Photo of Mr Tom Smith Mr Tom Smith , Normanton

I think the speech of my hon. Friend the Member for Merthyr (Mr. S. O. Davies) deserves a reply, but I do not want the Committee to confuse the issue on this Clause. I ask hon. Members to believe me when I say that it has not been an easy thing to get this Clause into the Bill. The fact that it does something which has not been done before is no reason why it should not be done now. We have tried to do two things in this Clause. First of all, in the case of the workmen coming under it, we suggest a payment of 15s. a week, whether they are totally or partially incapacitated, and secondly, where the man dies as a result of the disease, we suggest that £250 shall be paid to the widow. We have had quite a lot of difficulty in drawing up this very intricate provision.

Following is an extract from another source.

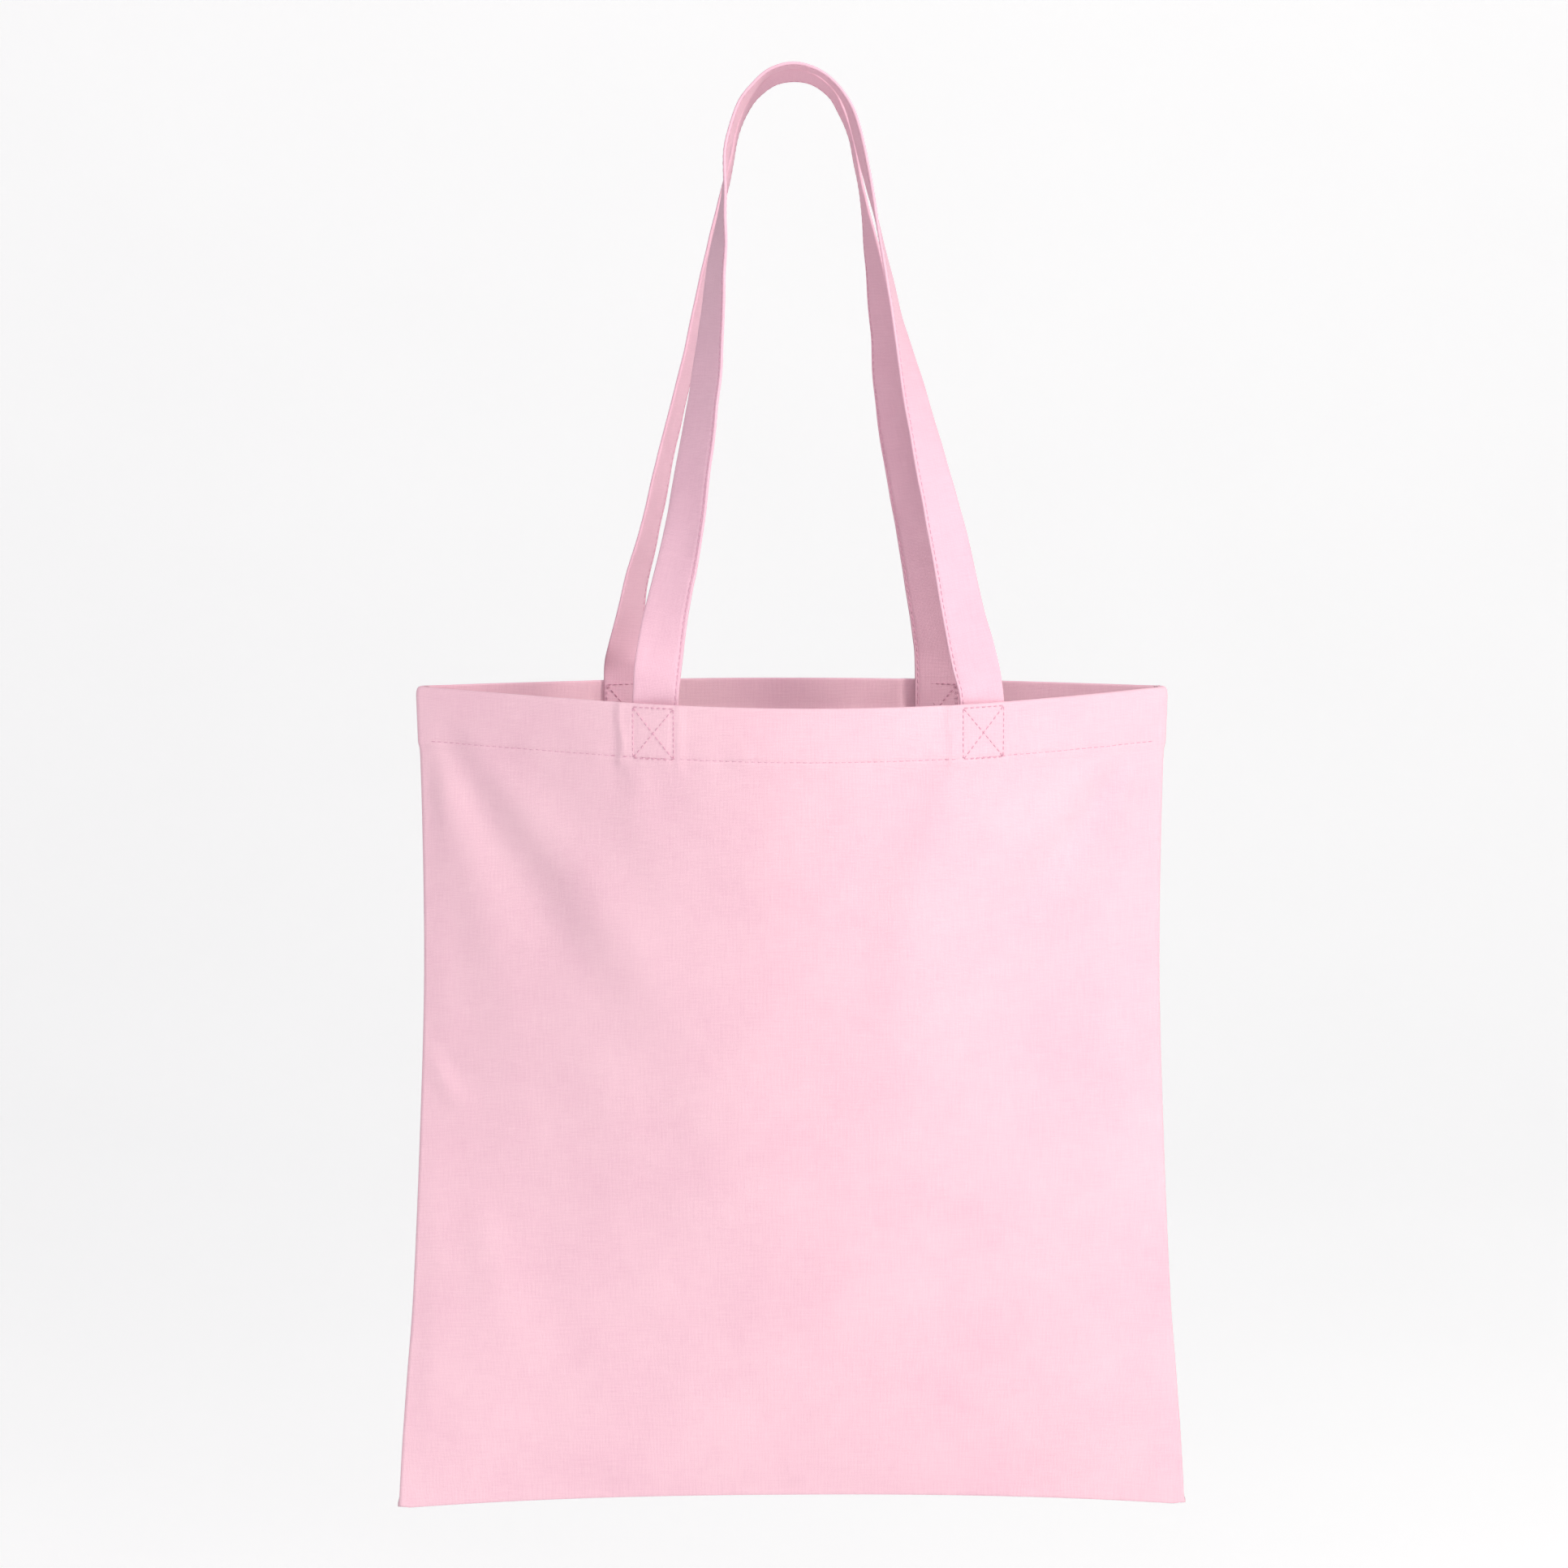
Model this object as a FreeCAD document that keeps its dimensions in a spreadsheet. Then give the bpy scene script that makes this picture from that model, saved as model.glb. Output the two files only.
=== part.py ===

My hon. Friend mentioned the question of medical attention, and so on. He knows that under the White Paper the Ministry of Fuel and Power have very definite instructions both in regard to medical services and in regard to rehabilitation. Although that is not contained in this Clause, I think my hon. Friend can take it that much headway has been made in that direction. There has been a great deal of drive up till now, and I think my hon. Friend can take it that these cases will be, and are, constantly under review.

Question, "That the Clause stand part of the Bill," put, and agreed to.

Clauses 3 and 4 ordered to stand part of the Bill.